The next thing you know, he was returning from Home depot with two long sections of wood, about a foot of doweling and grabbing the roll of stainless steel mesh I had found and hoarded.  He whipped this up by the next day, then grinned from ear to ear as he asked for $10 for gas money!   (I gave him $20!)


----------



## mudbug (Nov 9, 2004)

Kudos to young son!  And what a neat, meticulous job it is.  You are lucky to have a teen so generous with his time as to spend it on his mom!


----------



## choclatechef (Nov 9, 2004)

It is great to have a bright and thoughtful child.  It says a lot about the parent!


----------



## Audeo (Nov 10, 2004)

Thank you, ladies!  He's a real keeper, for sure.  Probably has a career in politics ahead of him, too!!  Noooooooo!


----------



## Michael in FtW (Nov 10, 2004)

Looks like a double winner there Audeo - the kid and the drying rack!


----------



## Pazzo (Nov 17, 2004)

When I was growing up, my mother and grandmother would dry extra pasta on a balcony and on the roof during the summer.


----------



## Audeo (Nov 17, 2004)

Pazzo said:
			
		

> When I was growing up, my mother and grandmother would dry extra pasta on a balcony and on the roof during the summer.
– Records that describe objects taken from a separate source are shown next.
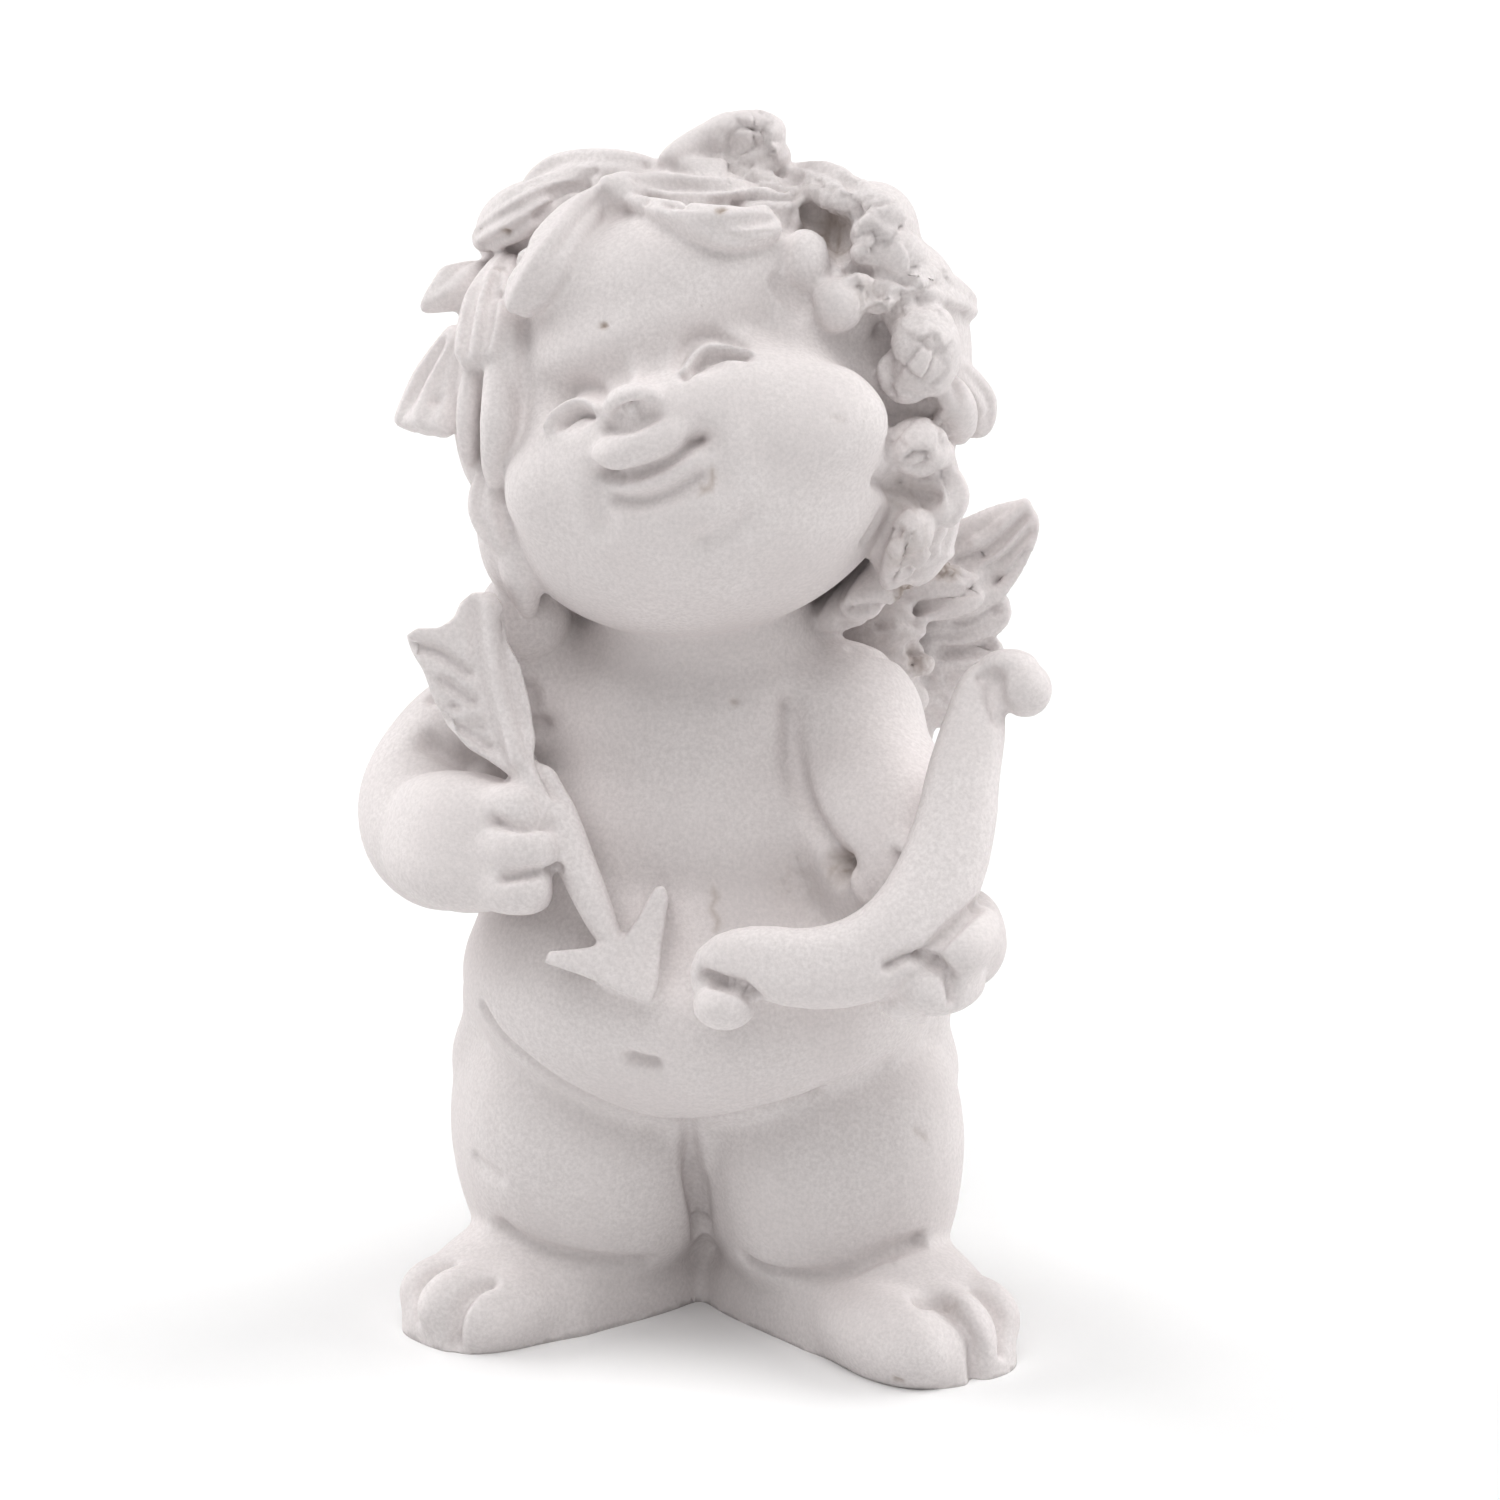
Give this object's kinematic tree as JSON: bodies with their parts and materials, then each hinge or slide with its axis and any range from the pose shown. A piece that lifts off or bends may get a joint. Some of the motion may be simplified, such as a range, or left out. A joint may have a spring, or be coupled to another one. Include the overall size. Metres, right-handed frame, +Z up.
{
  "type": "angel figurine",
  "caption": "Small cast plaster cherub standing barefoot, head tilted back and smiling, an arrow in one fist and a recurved bow in the other, feathered wings behind.",
  "frame": {"origin": "on the ground under the figure, in the middle of its flat underside between the heels", "axes": "+Z up, the figure's front faces -Y, +X to the right of someone who looks at its front"},
  "size_m": [0.0688, 0.0555, 0.12],
  "materials": {
    "plaster": "matte"
  },
  "bodies": {
    "root": {"angel_figurine": "plaster"}
  },
  "joints": []
}
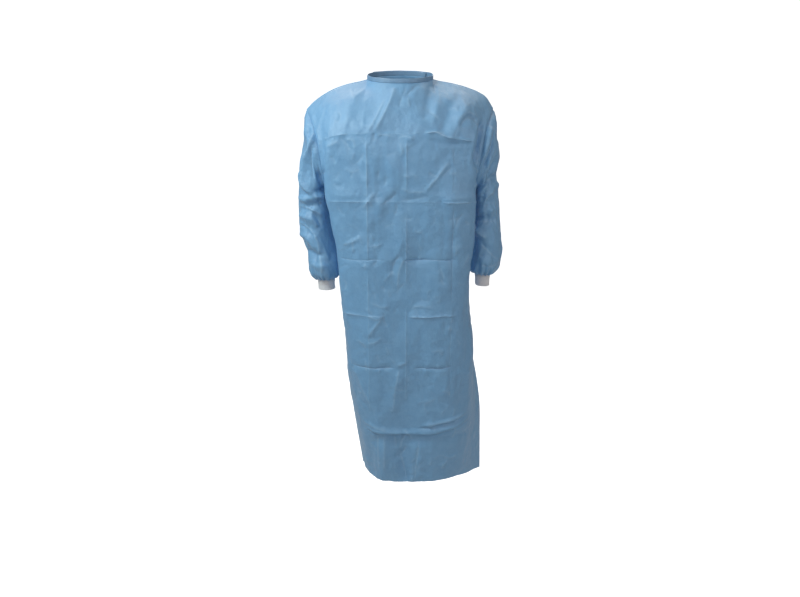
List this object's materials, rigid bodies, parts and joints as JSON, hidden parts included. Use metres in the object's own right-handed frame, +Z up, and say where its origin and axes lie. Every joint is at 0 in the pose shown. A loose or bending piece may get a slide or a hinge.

That's beautiful!   The "Keep It Simple Stupid" method in profound action!!!


----------



## Barbara L (Nov 20, 2004)

I love your new pasta drying rack Audeo.  Could I borrow it?  Or could I borrow your son, some steel mesh, wood, and dowels?  lol

 Barbara


----------



## Audeo (Nov 21, 2004)

Absolutely, Barbara!!!  (He is a handy fellow!)  We put it into action again yesterday to dry some "birds nests" of angel hair.  I just love the thing!!


----------